Microbes and Soil Fertility
There are still other holistic standards to measure soil productivity. With more than adequate justification the great Russian soil microbiologist N.S. Krasilnikov judged fertility by counting the numbers of microbes present. He said,
“. . soil fertility is determined by biological factors, mainly by microorganisms. The development of life in soil endows it with the property of fertility. The notion of soil is inseparable from the notion of the development of living organisms in it. Soil is created by microorganisms. Were this life dead or stopped, the former soil would become an object of geology [not biology].”
Louise Howard, Sir Albert’s second wife, made a very similar judgment in her book, Sir Albert Howard in India.
“A fertile soil, that is, a soil teeming with healthy life in the shape of abundant microflora and microfauna, will bear healthy plants, and these, when consumed by animals and man, will confer health on animals and man. But an infertile soil, that is, one lacking in sufficient microbial, fungous, and other life, will pass on some form of deficiency to the plants, and such plant, in turn, who pass on some form of deficiency to animal and man.”

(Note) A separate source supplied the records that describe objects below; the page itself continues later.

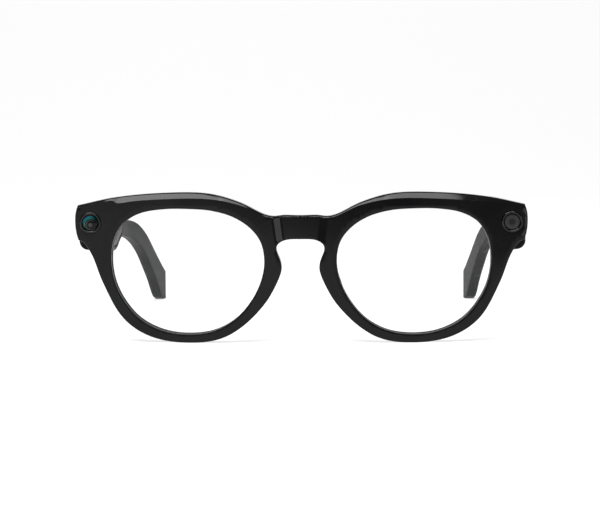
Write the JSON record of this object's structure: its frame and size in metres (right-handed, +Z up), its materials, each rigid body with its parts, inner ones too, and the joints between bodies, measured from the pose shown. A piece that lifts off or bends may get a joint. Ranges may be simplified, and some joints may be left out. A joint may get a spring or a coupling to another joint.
{
  "type": "smart glasses",
  "caption": "Full-rim smart glasses with a keyhole bridge, clear lenses, a camera and an indicator light in the end pieces, and folding temples that hold the electronics.",
  "frame": {"origin": "middle of the footprint, on the surface that the open glasses stand on, under the rims and temple tips", "axes": "+Z up; the front looks along -Y and the temples run back along +Y; +X is towards the wearer's left"},
  "size_m": [0.1498, 0.1444, 0.0492],
  "materials": {
    "gloss_black": "polished",
    "satin_black": "satin",
    "soft_black": "matte",
    "clear_lens": "anti-reflective coated",
    "coated_glass": "blue coated",
    "smoked_window": "satin translucent",
    "frosted_light": "frosted",
    "steel": "brushed",
    "gold": "plated",
    "circuit_board": "solder mask",
    "amber_flex": "polyimide film",
    "cell_foil": "satin foil"
  },
  "bodies": {
    "front": {"front_frame": "gloss_black", "left_lens": "clear_lens", "right_lens": "clear_lens", "left_nose_pad": "gloss_black", "right_nose_pad": "gloss_black", "left_endpiece_cover": "satin_black", "right_endpiece_cover": "satin_black", "left_front_hinge_leaf": "steel", "right_front_hinge_leaf": "steel", "left_hinge_screw": "steel", "right_hinge_screw": "steel", "left_charging_contact": "gold", "right_charging_contact": "gold", "nose_microphone": "soft_black", "brow_flex": "amber_flex", "brow_cover": "satin_black", "camera_bezel": "gloss_black", "camera_window": "coated_glass", "camera_barrel": "satin_black", "camera_front_element": "coated_glass", "camera_sensor_module": "circuit_board", "light_bezel": "gloss_black", "light_window": "smoked_window", "light_pipe": "frosted_light", "light_board": "circuit_board"},
    "left_temple": {"left_temple_housing": "gloss_black", "left_temple_cover": "satin_black", "left_temple_hinge_leaf": "steel", "left_core_wire": "steel", "left_speaker": "soft_black", "left_speaker_grille": "satin_black", "left_temple_microphone": "soft_black", "battery": "cell_foil", "power_board": "circuit_board", "power_switch": "soft_black"},
    "right_temple": {"right_temple_housing": "gloss_black", "right_temple_cover": "satin_black", "right_temple_hinge_leaf": "steel", "right_core_wire": "steel", "right_speaker": "soft_black", "right_speaker_grille": "satin_black", "right_temple_microphone": "soft_black", "main_board": "circuit_board", "touch_sensor": "amber_flex", "capture_switch": "soft_black"},
    "capture_button": {"capture_button": "gloss_black"},
    "power_slider": {"power_slider": "satin_black"}
  },
  "joints": [
    {"name": "left_fold", "type": "hinge", "parent": "front", "child": "left_temple", "pos_m": [0.0648, -0.0557, 0.0379], "axis": [0, 0, 1], "range_deg": [0, 90]},
    {"name": "right_fold", "type": "hinge", "parent": "front", "child": "right_temple", "pos_m": [-0.0648, -0.0557, 0.0379], "axis": [0, 0, -1], "range_deg": [0, 82]},
    {"name": "capture_press", "type": "slide", "parent": "right_temple", "child": "capture_button", "axis": [0, 0, -1], "range_m": [0, 0.0004], "stiffness_N_per_m": 600},
    {"name": "power_slide", "type": "slide", "parent": "left_temple", "child": "power_slider", "axis": [0, 1, 0], "range_m": [0, 0.002]}
  ]
}
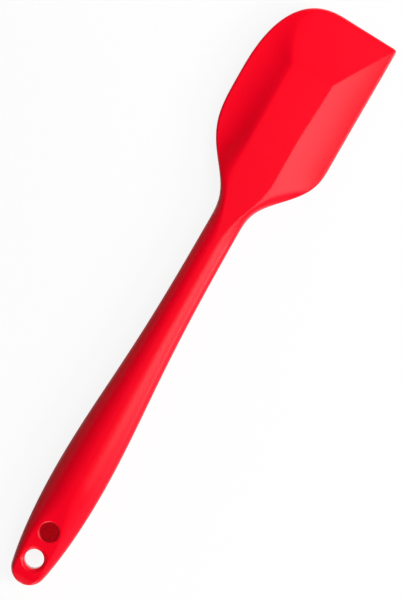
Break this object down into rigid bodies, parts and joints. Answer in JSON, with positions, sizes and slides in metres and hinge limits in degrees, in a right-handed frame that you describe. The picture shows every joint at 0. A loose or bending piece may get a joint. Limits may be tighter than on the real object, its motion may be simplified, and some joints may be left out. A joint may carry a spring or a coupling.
{
  "type": "silicone spatula",
  "caption": "One-piece silicone spatula with a tapered handle, a hang hole, and a thin-rimmed blade that has one rounded corner, one square corner and a raised flat.",
  "frame": {"origin": "centre of the hang hole, half way through the thickness", "axes": "+Y along the handle to the blade's tip, +X to the blade's straight side, +Z out of the front face"},
  "size_m": [0.054, 0.2798, 0.0128],
  "materials": {
    "silicone": "satin red moulded silicone",
    "core_nylon": "matt dark glass-filled nylon"
  },
  "bodies": {
    "root": {"silicone_overmould": "silicone", "nylon_core": "core_nylon"}
  },
  "joints": []
}
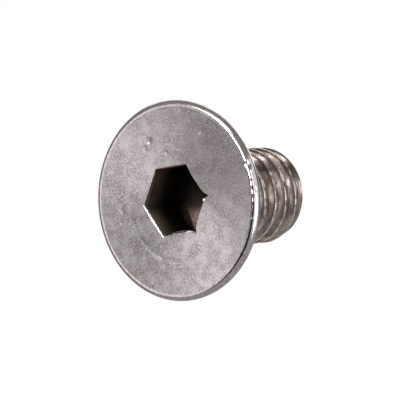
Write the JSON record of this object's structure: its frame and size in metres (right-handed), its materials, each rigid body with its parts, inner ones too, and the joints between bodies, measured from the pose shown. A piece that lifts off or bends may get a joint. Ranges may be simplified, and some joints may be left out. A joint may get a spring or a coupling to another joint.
{
  "type": "countersunk socket screw",
  "caption": "Short fully threaded screw with a flat countersunk head and a hexagon socket, standing on its head.",
  "frame": {"origin": "on the screw's axis, at the centre of the head's flat face, which the screw stands on", "axes": "+Z along the screw's axis, from the head's flat face to the end of the shank; the hexagon socket has two corners on the Y axis and two flats square to the X axis"},
  "size_m": [0.012, 0.012, 0.01],
  "materials": {
    "steel": "plain stainless steel, matt and finely grained on the head, brighter on its edges, browner in the thread and the socket"
  },
  "bodies": {
    "root": {"screw": "steel"}
  },
  "joints": []
}
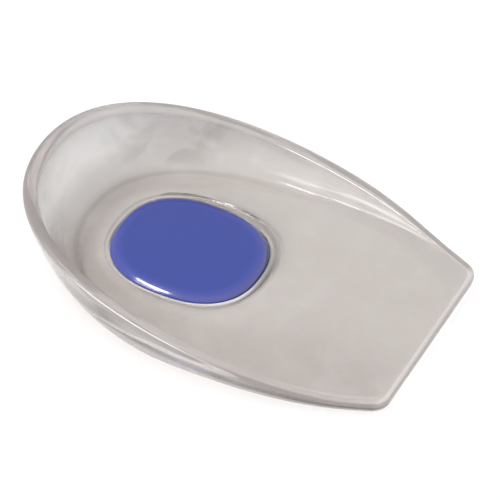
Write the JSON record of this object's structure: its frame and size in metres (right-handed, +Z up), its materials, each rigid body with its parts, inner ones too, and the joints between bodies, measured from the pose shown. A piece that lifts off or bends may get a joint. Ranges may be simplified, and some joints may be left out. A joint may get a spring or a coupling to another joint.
{
  "type": "heel cup",
  "caption": "Clear silicone heel cup with a bowl-shaped wall that falls to a thin straight toe edge, and a blue soft pad let into its sloping floor.",
  "frame": {"origin": "middle of the bounding box, on the plane of the flat sole", "axes": "+X towards the toes, +Y to the left, +Z up"},
  "size_m": [0.1, 0.072, 0.0211],
  "materials": {
    "clear_silicone": "clear, glossy",
    "blue_silicone": "glossy"
  },
  "bodies": {
    "root": {"cup_body": "clear_silicone", "soft_spot": "blue_silicone"}
  },
  "joints": []
}
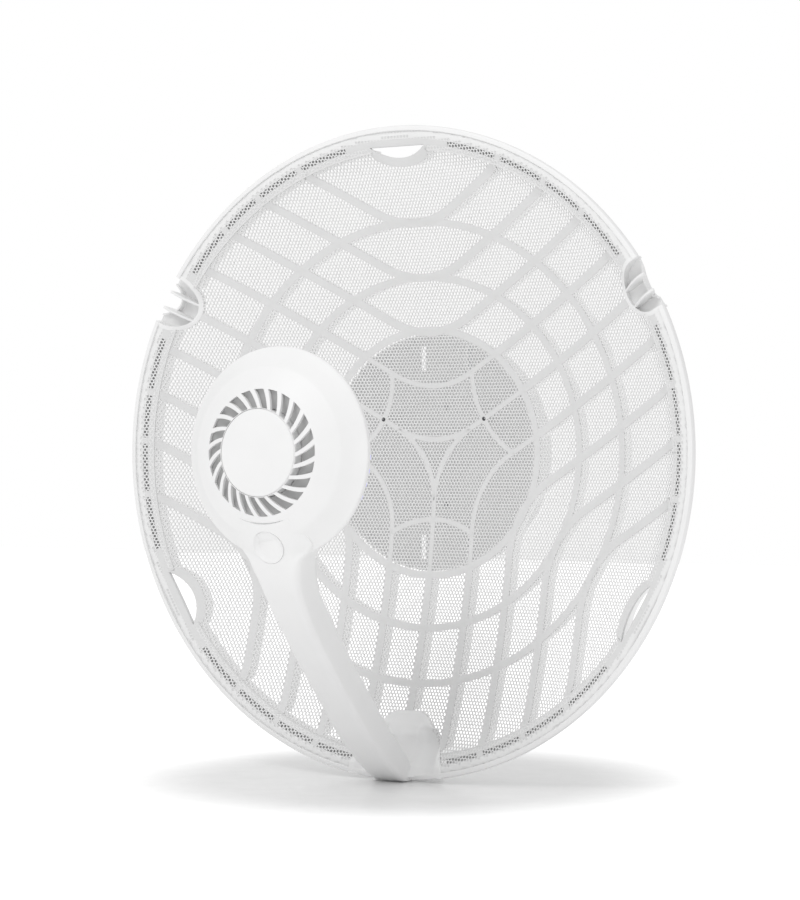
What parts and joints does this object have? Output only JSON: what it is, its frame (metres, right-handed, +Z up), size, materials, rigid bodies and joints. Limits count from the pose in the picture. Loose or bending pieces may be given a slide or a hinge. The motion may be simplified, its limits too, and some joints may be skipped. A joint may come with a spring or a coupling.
{
  "type": "outdoor wireless bridge",
  "caption": "Parabolic dish radio bridge: perforated reflector, feed arm with a round radio head, and a tilting pole saddle behind.",
  "frame": {"origin": "on the axis of the pole that holds it, level with the dish's axis", "axes": "+Z up along the pole, -Y the way the dish faces, +X to the right seen from the front"},
  "size_m": [0.413, 0.2868, 0.413],
  "materials": {
    "white_plastic": "satin",
    "grey_plastic": "satin",
    "dark_plastic": "matte",
    "cast_alloy": "cast",
    "steel": "zinc plated",
    "rubber": "matte",
    "circuit_board": "solder mask",
    "ceramic": "matte",
    "lens_plastic": "smooth",
    "light_pipe": "clear, faintly lit"
  },
  "bodies": {
    "pole_mount": {"pole_saddle": "cast_alloy", "pivot_bolt": "steel", "pivot_nut": "steel"},
    "dish": {"dish_skin": "white_plastic", "rim_ring": "white_plastic", "rib_lattice": "white_plastic", "socket_right": "white_plastic", "socket_left": "white_plastic", "socket_bottom": "white_plastic", "head_front_cover": "white_plastic", "head_centre_cap": "white_plastic", "head_rear_shell": "white_plastic", "arm_foot": "white_plastic", "hub_cup": "grey_plastic", "arm_spine": "grey_plastic", "hub_screw_1": "dark_plastic", "hub_screw_2": "dark_plastic", "thermal_pad": "dark_plastic", "tilt_bracket": "cast_alloy", "heat_sink": "cast_alloy", "bracket_screw_1": "steel", "bracket_screw_2": "steel", "bracket_screw_3": "steel", "bracket_screw_4": "steel", "ground_screw": "steel", "lock_bolt": "steel", "lock_nut": "steel", "shield_can": "steel", "network_socket": "steel", "latch_spring": "steel", "neck_screw_1": "steel", "neck_screw_2": "steel", "foot_screw_1": "steel", "foot_screw_2": "steel", "head_screw_1": "steel", "head_screw_2": "steel", "head_screw_3": "steel", "head_screw_4": "steel", "seal_ring": "rubber", "cable_outlet": "rubber", "main_board": "circuit_board", "positioning_antenna": "ceramic", "antenna_module": "ceramic", "feed_lens": "lens_plastic", "status_light_1": "light_pipe", "status_light_2": "light_pipe", "status_light_3": "light_pipe", "status_light_4": "light_pipe"},
    "arm_cover": {"arm_cover": "white_plastic"},
    "release_button": {"release_button": "white_plastic"},
    "cover_latch": {"cover_latch": "grey_plastic"}
  },
  "joints": [
    {"name": "tilt_hinge", "type": "hinge", "parent": "pole_mount", "child": "dish", "pos_m": [0, -0.05, -0.016], "axis": [1, 0, 0], "range_deg": [-15, 15]},
    {"name": "cover_slide", "type": "slide", "parent": "dish", "child": "arm_cover", "axis": [0, -1, 0], "range_m": [0, 0.06]},
    {"name": "button_press", "type": "slide", "parent": "arm_cover", "child": "release_button", "axis": [0, 0.9397, 0.342], "range_m": [0, 0.002], "stiffness_N_per_m": 800, "springref_m": -0.0015},
    {"name": "latch_slide", "type": "slide", "parent": "dish", "child": "cover_latch", "axis": [0, 0, -1], "range_m": [0, 0.0015], "stiffness_N_per_m": 800, "springref_m": -0.001, "deforming": ["latch_spring"]}
  ],
  "couplings": [
    {"joint": "latch_slide", "follows": "button_press", "ratio": 0.75}
  ]
}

Although the two quotes substantively agree, Krasilnikov had a broader understanding. The early writers of the organic movement focused intently on mycorrhizal associations between soil fungi and plant roots as the hidden secret of plant health. Krasilnikov, whose later writings benefited from massive Soviet research did not deny the significance of mycorrhizal associations but stressed plant-bacterial associations. Both views contain much truth.